On our way*

Laundry done, lists made and amended and amended again. The children have been taken into town to choose a new book each, not to be opened until we are on our way. Frocks have been deliberated over, bathers tried on for size, dark glasses packed against the bright Greek sun. I’ve taken most of the toys out of Ilse’s bag – the entertainments she packed just in case – and replaced them with smaller, more versatile playthings. A tin of coloured pencils. Her favourite teddy bear. And in the other children’s bags, something for all of them to share: a deck of cards, a rainbow of embroidery silks. A ball to inflate on the beach.

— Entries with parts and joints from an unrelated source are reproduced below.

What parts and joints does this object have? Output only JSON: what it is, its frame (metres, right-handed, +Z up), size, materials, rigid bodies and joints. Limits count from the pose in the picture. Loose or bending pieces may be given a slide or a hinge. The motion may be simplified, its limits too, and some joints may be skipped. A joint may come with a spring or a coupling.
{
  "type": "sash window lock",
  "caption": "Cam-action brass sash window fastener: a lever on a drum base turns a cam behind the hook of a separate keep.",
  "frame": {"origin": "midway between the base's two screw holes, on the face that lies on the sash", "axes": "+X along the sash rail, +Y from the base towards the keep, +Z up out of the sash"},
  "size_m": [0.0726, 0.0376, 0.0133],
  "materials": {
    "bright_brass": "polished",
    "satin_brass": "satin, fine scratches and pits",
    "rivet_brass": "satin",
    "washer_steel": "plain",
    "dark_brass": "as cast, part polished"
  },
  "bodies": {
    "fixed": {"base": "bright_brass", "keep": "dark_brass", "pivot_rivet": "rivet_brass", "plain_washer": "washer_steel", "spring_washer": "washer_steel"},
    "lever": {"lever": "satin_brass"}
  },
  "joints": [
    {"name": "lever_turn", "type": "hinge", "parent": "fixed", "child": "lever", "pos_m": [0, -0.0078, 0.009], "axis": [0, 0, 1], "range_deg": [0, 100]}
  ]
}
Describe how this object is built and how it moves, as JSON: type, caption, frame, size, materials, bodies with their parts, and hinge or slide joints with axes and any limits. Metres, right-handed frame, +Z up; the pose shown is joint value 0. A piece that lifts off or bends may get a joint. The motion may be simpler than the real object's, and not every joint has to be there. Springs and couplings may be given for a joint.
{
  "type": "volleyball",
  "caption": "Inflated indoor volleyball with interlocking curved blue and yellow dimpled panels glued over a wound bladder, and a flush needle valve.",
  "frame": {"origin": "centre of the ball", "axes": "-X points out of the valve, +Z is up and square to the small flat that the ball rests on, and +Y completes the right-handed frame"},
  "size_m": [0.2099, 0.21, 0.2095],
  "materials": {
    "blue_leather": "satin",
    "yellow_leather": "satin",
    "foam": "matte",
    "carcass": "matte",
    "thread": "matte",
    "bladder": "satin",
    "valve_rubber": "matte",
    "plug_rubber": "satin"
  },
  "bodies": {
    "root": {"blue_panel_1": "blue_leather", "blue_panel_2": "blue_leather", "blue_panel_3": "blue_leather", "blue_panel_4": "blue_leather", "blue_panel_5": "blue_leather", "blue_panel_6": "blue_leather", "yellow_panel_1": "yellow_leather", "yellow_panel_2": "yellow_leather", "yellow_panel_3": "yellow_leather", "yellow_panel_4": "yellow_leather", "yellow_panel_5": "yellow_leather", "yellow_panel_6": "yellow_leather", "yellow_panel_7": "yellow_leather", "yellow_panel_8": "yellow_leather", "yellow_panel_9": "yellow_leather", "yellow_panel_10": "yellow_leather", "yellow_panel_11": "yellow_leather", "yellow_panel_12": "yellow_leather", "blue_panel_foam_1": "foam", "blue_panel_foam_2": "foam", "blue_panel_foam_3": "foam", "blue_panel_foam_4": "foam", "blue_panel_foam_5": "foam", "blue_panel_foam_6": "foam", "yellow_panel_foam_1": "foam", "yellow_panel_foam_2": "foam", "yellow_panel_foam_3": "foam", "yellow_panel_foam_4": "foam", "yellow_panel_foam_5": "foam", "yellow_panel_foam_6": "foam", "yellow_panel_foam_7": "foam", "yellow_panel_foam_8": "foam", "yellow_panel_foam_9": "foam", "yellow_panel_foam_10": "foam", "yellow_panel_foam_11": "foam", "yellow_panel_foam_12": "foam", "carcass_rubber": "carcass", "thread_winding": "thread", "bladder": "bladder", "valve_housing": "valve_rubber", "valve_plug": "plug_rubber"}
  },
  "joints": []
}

The garden is weeded, the hens cleaned out, a note rolled in a bottle for the milkman. Mother and Father have visited for full watering and hen-care instructions – without which we wouldn’t be able to go away at all. Sandals have been bought, or passed on, so that everyone has a pair that fits. I’ve made myself a double-sided hat to shade me from the sun: the others each have one from holidays past. Greek drachmas have been ordered and collected from the bank. Tickets and passports, checked and double-checked, await a final checking in the hall.

One more sleep, if you can persuade yourself to do such a thing with a head full of heroes and ruins. One more day of waiting. And then, almost unbelievably for the littler ones among us, we will be on our way.

 

* Actually, we have now been to Greece and back and had a really wonderful holiday, which I look forward to writing about next week. Oh, and I lost my hat. C’est la vie.

 

 

Sweet

Sweet peas by my bed, so that I fall asleep and wake to their scent. The fact that they keep coming, a few more every day.

Wide open days with nothing whatsoever planned, so that we can ask that most delightful of questions: now, what shall we do today?

Produce from the garden and beyond: warm tomatoes, fleshy cucumbers, baskets of strawberries from a nearby farm.

The thud of the first windfalls, and the cinnamon-spiced preserves that sound heralds in this house.

Children and chickens on the lawn, doing nothing extraordinary. Just footling about, lost in their own little worlds.

These summers, with all of them here, more precious every year.

Bittersweet, yes. But let’s focus on the sweet.

When rain stops play

Typical English summer weather: sunshine up until the last few days of term and then rain, rain and more rain. Or that’s what it feels like, anyway.

Between downpours the children and I have been outside: playing, building obstacle courses, constructing dens and tending to the garden. Under a sky of clouds, outside looks less than appealing but once I begin I don’t want to stop. There’s always one more thing to weed, tie in or feed. And then the heavens open once again and we all rush in.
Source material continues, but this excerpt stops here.